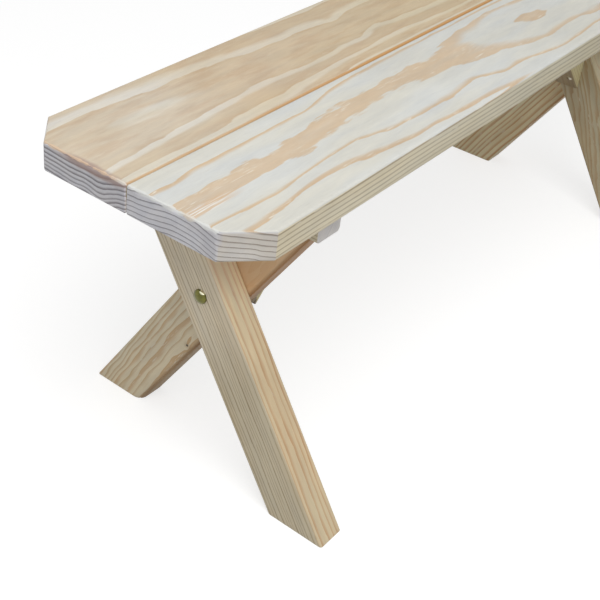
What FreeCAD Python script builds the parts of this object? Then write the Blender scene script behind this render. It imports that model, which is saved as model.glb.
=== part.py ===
import FreeCAD, Part
import math
import os
from FreeCAD import Vector

# A small pine bench: two seat boards on two pairs of crossed legs.
# Millimetres. X runs along the bench, the front is -Y, Z is up, and the floor is at zero.
# The bench looks the same when it is turned half round about Z, so each end is built once,
# as the left end (-X), and turned round for the right end.

# Seat
seat_length = 1194.0
seat_height = 432.0
board_width = 146.0
board_thickness = 32.0
board_edge_radius = 3.0
seam_gap = 0.5
corner_cut_length = 39.0
corner_cut_width = 36.0

# Crossed legs
leg_width = 64.0
leg_thickness = 38.0
leg_edge_radius = 3.0
leg_angle = 32.5
crossing_height = 245.0
end_overhang = 117.0

# Cleat across the underside of both boards, housed in the tops of the legs
cleat_length = 250.0
cleat_width = 38.0
cleat_depth = 38.0
cleat_edge_radius = 2.5
housing_clearance = 0.2

# Brace from the crossing of the legs up to the seat
brace_width = 38.0
brace_depth = 64.0
brace_edge_radius = 3.0
brace_angle = 45.0
brace_drop = 42.0

# Carriage bolt through the crossing, with its washer and nut sunk in the inner leg
bolt_diameter = 7.9
bolt_head_diameter = 17.5
bolt_head_height = 4.4
bolt_neck_width = 8.0
bolt_neck_depth = 4.6
bolt_projection = 1.4
bolt_end_cover = 6.0
bolt_clearance = 0.2
washer_diameter = 22.0
washer_thickness = 1.6
nut_width = 12.7
nut_height = 6.8
recess_clearance = 1.6

# Countersunk wood screws, drawn with flat sides
screw_sides = 10
screw_diameter = 4.2
screw_head_diameter = 8.2
screw_head_depth = 2.6
screw_point_length = 6.0
screw_tip_diameter = 0.8
screw_clearance = 0.12
screw_end_cover = 6.0
leg_screw_spacing = 30.0
brace_screw_spacing = 21.0
brace_screw_setback = 23.0

# How far a cutting tool runs past the wood
overrun = 5.0

# Worked out from the sizes above
underside_height = seat_height - board_thickness
housing_floor_height = underside_height - cleat_depth
leg_tangent = math.tan(math.radians(leg_angle))
brace_tangent = math.tan(math.radians(brace_angle))
outer_face = -seat_length / 2 + end_overhang
leg_joint = outer_face + leg_thickness
inner_face = leg_joint + leg_thickness
cheek_thickness = leg_thickness - cleat_width / 2
cleat_middle_height = underside_height - cleat_depth / 2
leg_top_offset = (cleat_middle_height - crossing_height) * leg_tangent
brace_tip_height = crossing_height - brace_drop
bolt_length = 2 * leg_thickness - bolt_end_cover
recess_depth = bolt_end_cover + bolt_projection + nut_height + washer_thickness
recess_radius = washer_diameter / 2 + recess_clearance
origin = Vector(0, 0, 0)
along = Vector(1, 0, 0)
across = Vector(0, 1, 0)
upward = Vector(0, 0, 1)


def eased_bar(start, run, side, rise, width, depth, radius):
    """A sawn bar with eased long edges: a rounded rectangle, width along side and depth
    along rise, centred on start and carried along run."""
    def place(a, b):
        return start + side * a + rise * b

    easing = min(radius, width / 2, depth / 2)
    half_width = width / 2
    half_depth = depth / 2
    flat_width = half_width - easing
    flat_depth = half_depth - easing
    bulge_width = flat_width + easing * math.cos(math.pi / 4)
    bulge_depth = flat_depth + easing * math.sin(math.pi / 4)
    edges = []
    for sign_a, sign_b in ((1, 1), (-1, 1), (-1, -1), (1, -1)):
        upright_end = place(sign_a * half_width, sign_b * flat_depth)
        level_end = place(sign_a * flat_width, sign_b * half_depth)
        middle = place(sign_a * bulge_width, sign_b * bulge_depth)
        if sign_a == sign_b:
            corner = (upright_end, middle, level_end)
            following = place(-sign_a * flat_width, sign_b * half_depth)
        else:
            corner = (level_end, middle, upright_end)
            following = place(sign_a * half_width, -sign_b * flat_depth)
        edges.append(Part.Arc(*corner).toShape())
        edges.append(Part.LineSegment(corner[2], following).toShape())
    return Part.Face(Part.Wire(edges)).extrude(run)


def block(low, high):
    """A box between two opposite corners."""
    size = high - low
    return Part.makeBox(size.x, size.y, size.z, low)


def half_turn(shape):
    """The same piece at the other end of the bench."""
    turned_shape = shape.copy()
    turned_shape.rotate(origin, upward, 180)
    return turned_shape


def faceted(profile, at, direction):
    """A piece with flat sides: profile points (radius, distance) along direction from at,
    each a ring of corners, with flat faces between the rings and at both ends."""
    rings = []
    for radius, distance in profile:
        ring = []
        for step in range(screw_sides):
            angle = 2 * math.pi * step / screw_sides
            ring.append(Vector(radius * math.cos(angle), radius * math.sin(angle), distance))
        rings.append(ring)
    outlines = [rings[0], rings[-1]]
    for near, far in zip(rings, rings[1:]):
        for step in range(screw_sides):
            before = step - 1
            outlines.append([near[before], near[step], far[step], far[before]])
    faces = [Part.Face(Part.makePolygon(corners + corners[:1])) for corners in outlines]
    solid = Part.Solid(Part.Shell(faces))
    if solid.Volume < 0:
        solid.reverse()
    solid.Placement = FreeCAD.Placement(at, FreeCAD.Rotation(upward, direction))
    return solid


def screw_profile(length, margin):
    """Half outline of a countersunk screw, from its head face to its tip."""
    shank = screw_diameter / 2 + margin
    return [
        (screw_head_diameter / 2 + margin, 0),
        (shank, screw_head_depth + margin),
        (shank, length - screw_point_length),
        (screw_tip_diameter / 2 + margin, length + margin),
    ]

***

### EXERCISE BRIEF
Print exactly, and only, the lines beginning at the top of the listing and ending at the line with "brace_drop = 42.0".

### TASK ANSWER
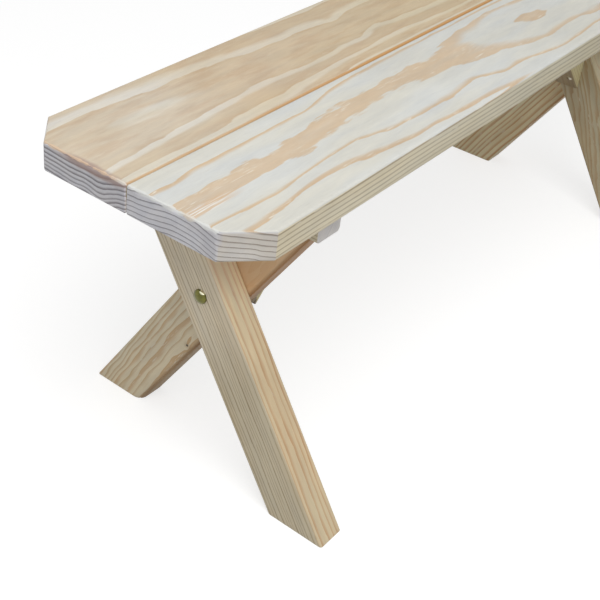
What FreeCAD Python script builds the parts of this object? Then write the Blender scene script behind this render. It imports that model, which is saved as model.glb.
=== part.py ===
import FreeCAD, Part
import math
import os
from FreeCAD import Vector

# A small pine bench: two seat boards on two pairs of crossed legs.
# Millimetres. X runs along the bench, the front is -Y, Z is up, and the floor is at zero.
# The bench looks the same when it is turned half round about Z, so each end is built once,
# as the left end (-X), and turned round for the right end.

# Seat
seat_length = 1194.0
seat_height = 432.0
board_width = 146.0
board_thickness = 32.0
board_edge_radius = 3.0
seam_gap = 0.5
corner_cut_length = 39.0
corner_cut_width = 36.0

# Crossed legs
leg_width = 64.0
leg_thickness = 38.0
leg_edge_radius = 3.0
leg_angle = 32.5
crossing_height = 245.0
end_overhang = 117.0

# Cleat across the underside of both boards, housed in the tops of the legs
cleat_length = 250.0
cleat_width = 38.0
cleat_depth = 38.0
cleat_edge_radius = 2.5
housing_clearance = 0.2

# Brace from the crossing of the legs up to the seat
brace_width = 38.0
brace_depth = 64.0
brace_edge_radius = 3.0
brace_angle = 45.0
brace_drop = 42.0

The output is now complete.